Different types of iron cradles. Notice some allow for a regular sponge while others hold a brass sponge.
- Brass Sponge – As you solder, your tip will tend to oxidize, which means it will turn black and not want to accept solder. Especially with lead-free solder, there are impurities in the solder that tend to build up on the tip of your iron, which causes this oxidization. This is where the sponge comes in. Every so often you should give your tip a good cleaning by wiping off this build-up. Traditionally, an actual wet sponge was used to accomplish this. However, using a wet sponge can drastically reduce the lifespan of your tip. By wiping your tip on a cool, wet sponge, the tip tends to expand and contract from the change in temperature. This expansion and contraction will wear out your tip and can sometimes cause a hole to develop in the side of the tip. Once a tip has a hole, it is no good for soldering.
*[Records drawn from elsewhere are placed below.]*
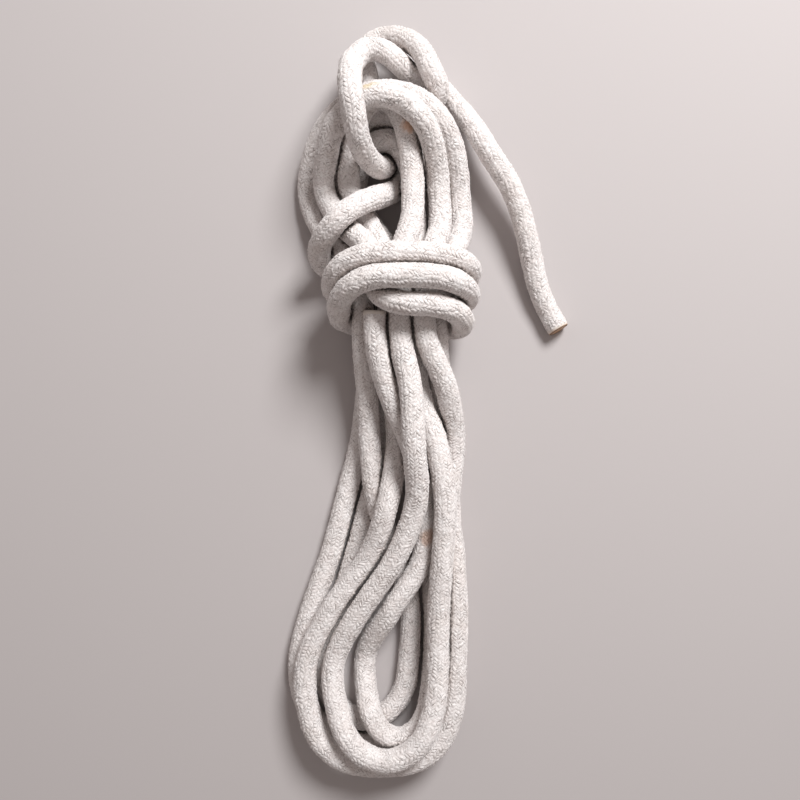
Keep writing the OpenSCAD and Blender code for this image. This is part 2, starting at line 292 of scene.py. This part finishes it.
def braid_height(u, v):
    """Height of the floats, from 0 in the gaps to 1 on their backs: a round back
    across the column times a round back along the leaning float."""
    column = np.floor(u)
    a = u - column - 0.5
    odd = np.mod(column, 2)
    t = v / FLOAT + (1 - 2 * odd) * LEAN * a + 0.5 * odd
    f = t - np.floor(t) - 0.5
    plump = 0.75 + 0.5 * hashed(np.mod(column, COLUMNS), np.floor(t))
    plump = plump * (0.55 + 0.45 * np.clip(value_noise(u / COLUMNS * 7, v / 5.0, 7) * 2.4 - 0.8, 0, 1))
    return np.sqrt(np.clip(1 - (2 * a) ** 2 * 0.9, 0, 1)) * (1 - (2 * np.abs(f)) ** 2.4) * plump


# The rings of other strands nearest to each ring, for the flats where strands press on
# each other. They are found for a block of rings at a time, which saves memory.
APART, NEIGHBOURS = 22, 14                   # how far off another strand begins; how many rings
sampled = np.arange(0, len(line), 5)
near = np.empty((len(line), NEIGHBOURS), int)
for block in (slice(a, a + 600) for a in range(0, len(line), 600)):
    gap = np.linalg.norm(line[block, None] - line[None, sampled], axis=2)
    gap[np.abs(ring_at[block, None] - ring_at[None, sampled]) < APART] = 1e3
    near[block] = sampled[np.argpartition(gap, NEIGHBOURS, axis=1)[:, :NEIGHBOURS]]


def skin_points(i, turn):
    """Points of the rope's surface at rings i and turns round the section. The radius is
    the rope's with a slow unevenness, kept just short of the middle plane between it and
    any strand that it touches, plus the braid's floats and the wool, which are lower where
    it is pressed. It levels off above the floor. Also gives the surface's directions, the
    place in the braid, and how deep the point lies in a crevice, from 0 to 1."""
    q = 2 * np.pi * turn
    n = across[i] * np.cos(q)[..., None] + other[i] * np.sin(q)[..., None]
    u, v = braid_place(turn, ring_at[i])
    uneven = value_noise(turn * 4, ring_at[i] / 23, 4) - 0.5
    r = ROPE_R - 0.08 + 0.3 * uneven
    w = line[near[i]] - line[i][..., None, :]             # to the other strands
    toward = np.maximum((w * n[..., None, :]).sum(-1), 1e-6)
    limit = ((w * w).sum(-1) / (2 * toward)).min(-1) - 0.2
    pressed = np.minimum(r, limit)
    crevice = np.clip((r * 1.45 - limit) / (r * 0.45), 0, 1)
    wool = value_noise(turn * 24, ring_at[i] / 1.3, 24) - 0.5
    r = pressed + ((0.46 * (braid_height(u, v) - 0.30) + 0.30 * wool)
                   * (0.35 + 0.65 * np.clip((limit - pressed) / 0.5, 0, 1)))
    p = line[i] + n * r[..., None]
    soft = 0.6
    p[..., 2] = np.where(p[..., 2] > LOWEST + soft, p[..., 2],
                         LOWEST + soft * np.exp((p[..., 2] - LOWEST - soft) / soft))
    return p, n, u, v, crevice


def mesh_piece(name, points, quads, uv=None, values=None):
    """A smooth mesh object from points in millimetres and an array of faces, with a place
    in the braid for each corner of a face and named values for each point."""
    mesh = bpy.data.meshes.new(name)
    mesh.vertices.add(len(points))
    mesh.vertices.foreach_set("co", (points / 1000).ravel())
    mesh.loops.add(quads.size)
    mesh.loops.foreach_set("vertex_index", quads.ravel())
    mesh.polygons.add(len(quads))
    mesh.polygons.foreach_set("loop_start", np.arange(len(quads)) * quads.shape[1])
    mesh.update(calc_edges=True)
    if uv is not None:
        mesh.uv_layers.new(name="braid").data.foreach_set("uv", uv.astype(float).ravel())
    for key, value in (values or {}).items():
        mesh.attributes.new(key, "FLOAT", "POINT").data.foreach_set("value", value.astype(float))
    mesh.polygons.foreach_set("use_smooth", [True] * len(quads))
    mesh.validate()
    piece = bpy.data.objects.new(name, mesh)
    bpy.context.scene.collection.objects.link(piece)
    return piece


def grid_faces(rows, columns):
    """Quads of a tube of rows of points, each closed round after its last column."""
    i, k = np.meshgrid(np.arange(rows - 1), np.arange(columns), indexing="ij")
    a, b = i * columns + k, i * columns + (k + 1) % columns
    return np.stack([a, b, b + columns, a + columns], axis=-1).reshape(-1, 4)


def end_cap(first_point, middle_point, columns, outwards):
    """Quads that close a tube's end on its middle point; outwards turns them over."""
    k = np.arange(0, columns, 2)
    q = np.stack([first_point + k, first_point + (k + 1) % columns,
                  first_point + (k + 2) % columns, np.full_like(k, middle_point)], axis=1)
    return q if outwards else q[:, ::-1]


def braided_stretch(name, a, b):
    """The braided skin of the rope from ring a to ring b, closed at both ends. The last
    face round each ring reads one whole turn more of the braid, not a jump back to 0."""
    i, k = np.meshgrid(np.arange(a, b + 1), np.arange(AROUND), indexing="ij")
    p, _, u, v, crevice = skin_points(i, k / AROUND)
    rows = b - a + 1
    quads = grid_faces(rows, AROUND)
    points = np.concatenate([p.reshape(-1, 3), line[[a, b]]])
    u, v = np.append(u.ravel(), [0, 0]), np.append(v.ravel(), [ring_at[a], ring_at[b]])
    whole_turn = np.zeros(quads.shape)
    whole_turn[AROUND - 1::AROUND] = [0, COLUMNS, COLUMNS, 0]
    caps = np.concatenate([end_cap(0, rows * AROUND, AROUND, False),
                           end_cap((rows - 1) * AROUND, rows * AROUND + 1, AROUND, True)])
    quads = np.concatenate([quads, caps])
    uv = np.stack([u[quads], v[quads]], axis=-1)
    uv[:len(whole_turn), :, 0] += whole_turn
    return mesh_piece(name, points, quads, uv, {"crevice": np.append(crevice.ravel(), [1, 1])})


FUZZ_PER_MM = 12                             # loose fibres on each millimetre of the rope


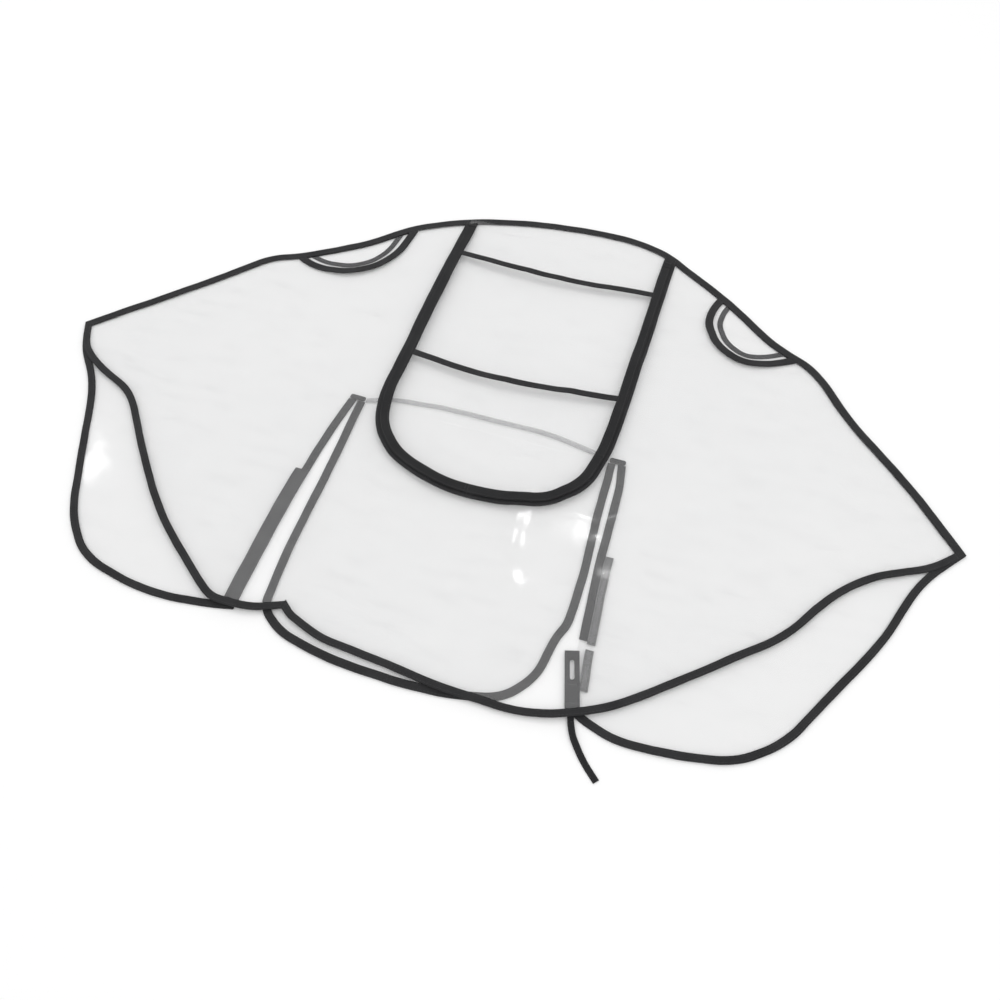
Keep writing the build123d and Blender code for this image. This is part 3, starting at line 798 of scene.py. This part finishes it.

Thus, brass sponges have become the standard for tip cleaning. Brass sponges pull the excess solder from your tip while allowing the tip to maintain its current heat level. If you do not have a brass sponge, a regular sponge is better than nothing.
Abrass sponge. If your iron stand doesn’t have a spot for a brass sponge, you can get one with its own base.
Now that you know the ins and outs of a soldering iron, it’s time to discuss the other tools that will aid you on your soldering adventure.
- Solder Wick – is the eraser to soldering’s pencil. When dealing with issues such as jumpers or the removal of parts (desoldering), solder wick comes in very handy. Solder wick – aka desoldering braid – is comprised of thin copper wire braided together. Solder is soaked (wicked) up by the copper allowing you to “erase” extra globs of solder.
- Tip Tinner – is a chemical paste used to clean the tip of your soldering iron. It is composed of a mild acid that helps remove baked on residue (like when you accidentally melt your tip on a component) and helps prevent oxidation (the nasty black stuff) that accumulates on your soldering tip when not in use.
- Flux Pen – Flux is a chemical agent that aids in the flowing of lead-free solder. Flux pens allow you to dab stubborn components with liquid flux to create better-looking solder joints.
- Solder Vacuum (Solder Sucker) – is a great tool for removing solder left behind in through-holes when desoldering components. We’ll go over how to use this tool a little later in the tutorial.
Other Suggested Tools
These tools aren’t necessary, but they sure do make soldering easier at times.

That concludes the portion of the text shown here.